Prompt → Output every line below without omitting or altering anything.

Collected data →
****

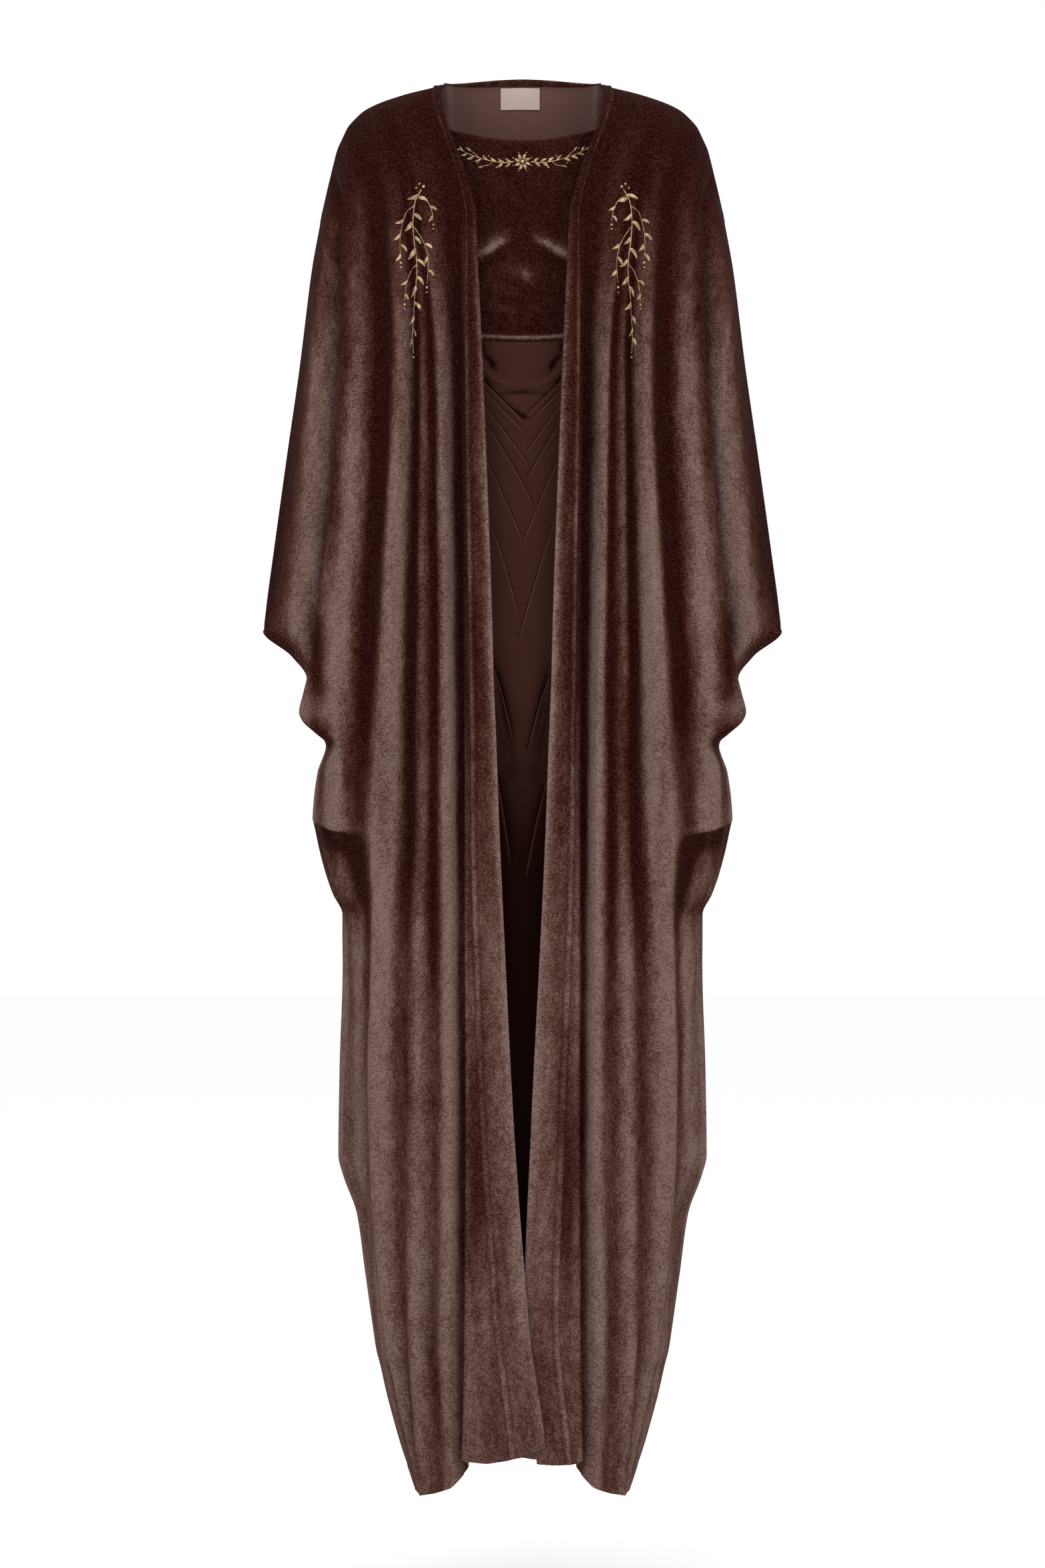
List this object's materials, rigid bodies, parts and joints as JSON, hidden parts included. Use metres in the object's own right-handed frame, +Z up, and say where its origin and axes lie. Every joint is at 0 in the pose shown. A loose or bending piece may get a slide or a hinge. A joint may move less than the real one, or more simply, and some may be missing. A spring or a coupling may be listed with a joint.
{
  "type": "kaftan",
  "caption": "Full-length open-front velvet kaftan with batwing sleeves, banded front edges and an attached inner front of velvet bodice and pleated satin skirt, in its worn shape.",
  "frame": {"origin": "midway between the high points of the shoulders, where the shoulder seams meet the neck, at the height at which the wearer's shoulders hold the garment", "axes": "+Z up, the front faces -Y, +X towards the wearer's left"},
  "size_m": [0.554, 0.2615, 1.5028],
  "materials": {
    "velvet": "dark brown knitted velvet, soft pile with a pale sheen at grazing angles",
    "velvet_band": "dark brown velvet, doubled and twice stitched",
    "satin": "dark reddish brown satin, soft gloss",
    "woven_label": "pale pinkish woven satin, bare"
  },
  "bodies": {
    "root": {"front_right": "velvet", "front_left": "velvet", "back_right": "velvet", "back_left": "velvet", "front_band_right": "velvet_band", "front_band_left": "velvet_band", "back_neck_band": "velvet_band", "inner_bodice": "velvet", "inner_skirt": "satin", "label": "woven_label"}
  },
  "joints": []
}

****

Correct answer →
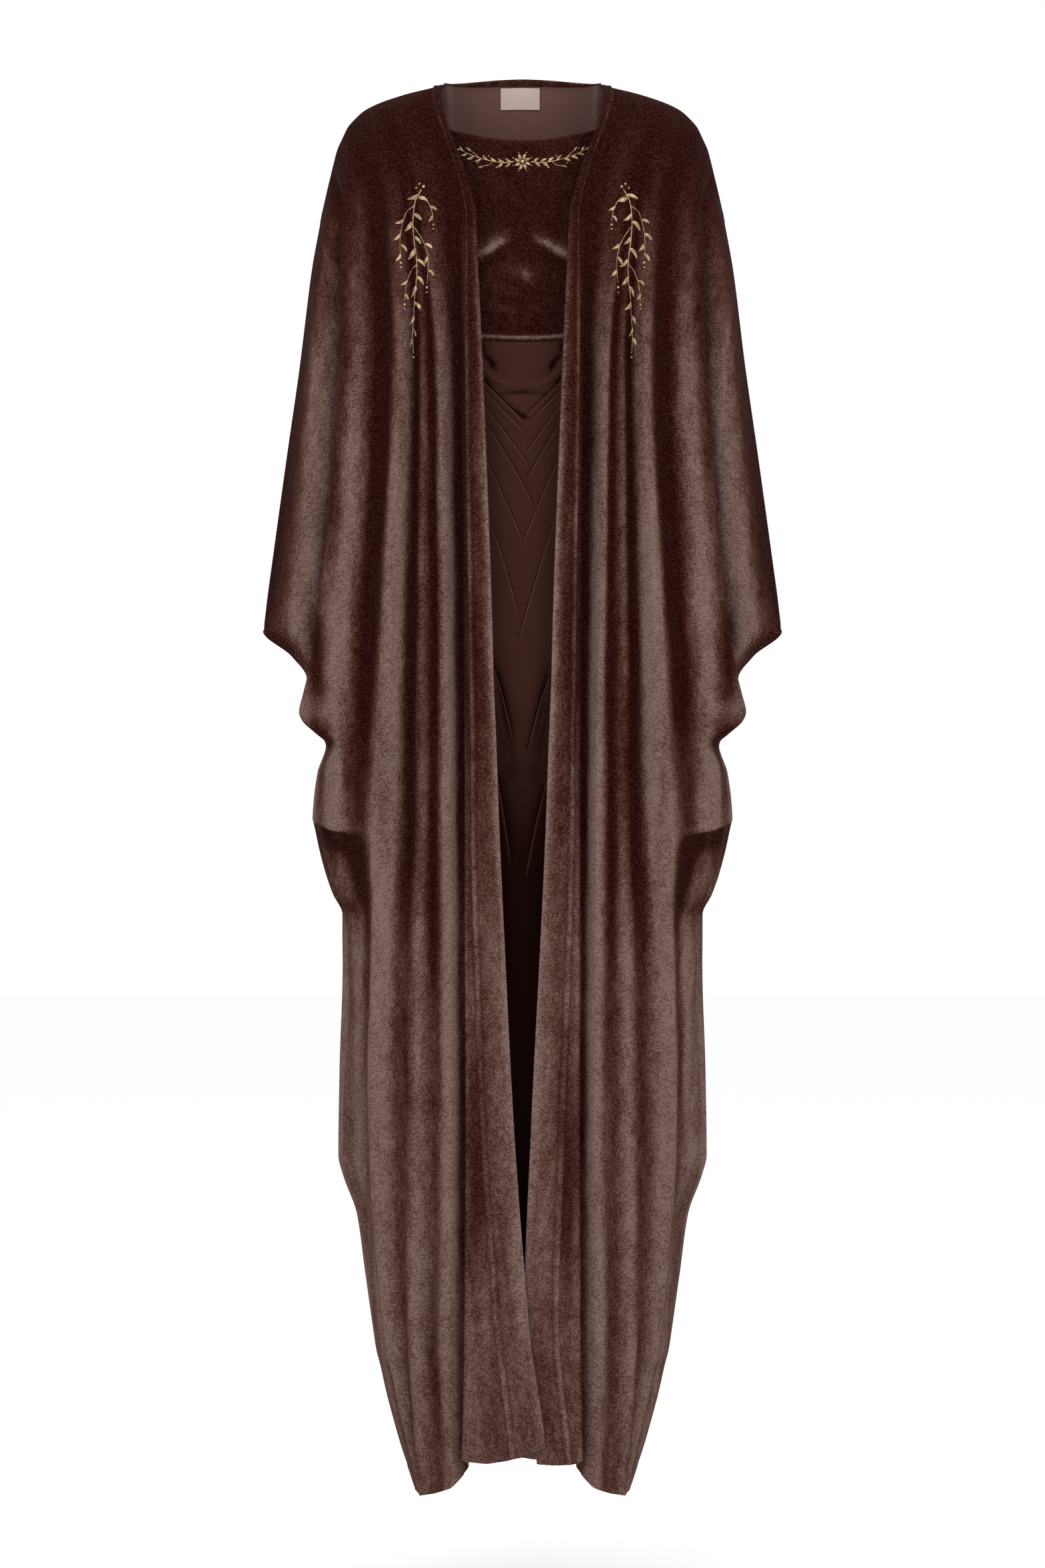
List this object's materials, rigid bodies, parts and joints as JSON, hidden parts included. Use metres in the object's own right-handed frame, +Z up, and say where its origin and axes lie. Every joint is at 0 in the pose shown. A loose or bending piece may get a slide or a hinge. A joint may move less than the real one, or more simply, and some may be missing. A spring or a coupling may be listed with a joint.
{
  "type": "kaftan",
  "caption": "Full-length open-front velvet kaftan with batwing sleeves, banded front edges and an attached inner front of velvet bodice and pleated satin skirt, in its worn shape.",
  "frame": {"origin": "midway between the high points of the shoulders, where the shoulder seams meet the neck, at the height at which the wearer's shoulders hold the garment", "axes": "+Z up, the front faces -Y, +X towards the wearer's left"},
  "size_m": [0.554, 0.2615, 1.5028],
  "materials": {
    "velvet": "dark brown knitted velvet, soft pile with a pale sheen at grazing angles",
    "velvet_band": "dark brown velvet, doubled and twice stitched",
    "satin": "dark reddish brown satin, soft gloss",
    "woven_label": "pale pinkish woven satin, bare"
  },
  "bodies": {
    "root": {"front_right": "velvet", "front_left": "velvet", "back_right": "velvet", "back_left": "velvet", "front_band_right": "velvet_band", "front_band_left": "velvet_band", "back_neck_band": "velvet_band", "inner_bodice": "velvet", "inner_skirt": "satin", "label": "woven_label"}
  },
  "joints": []
}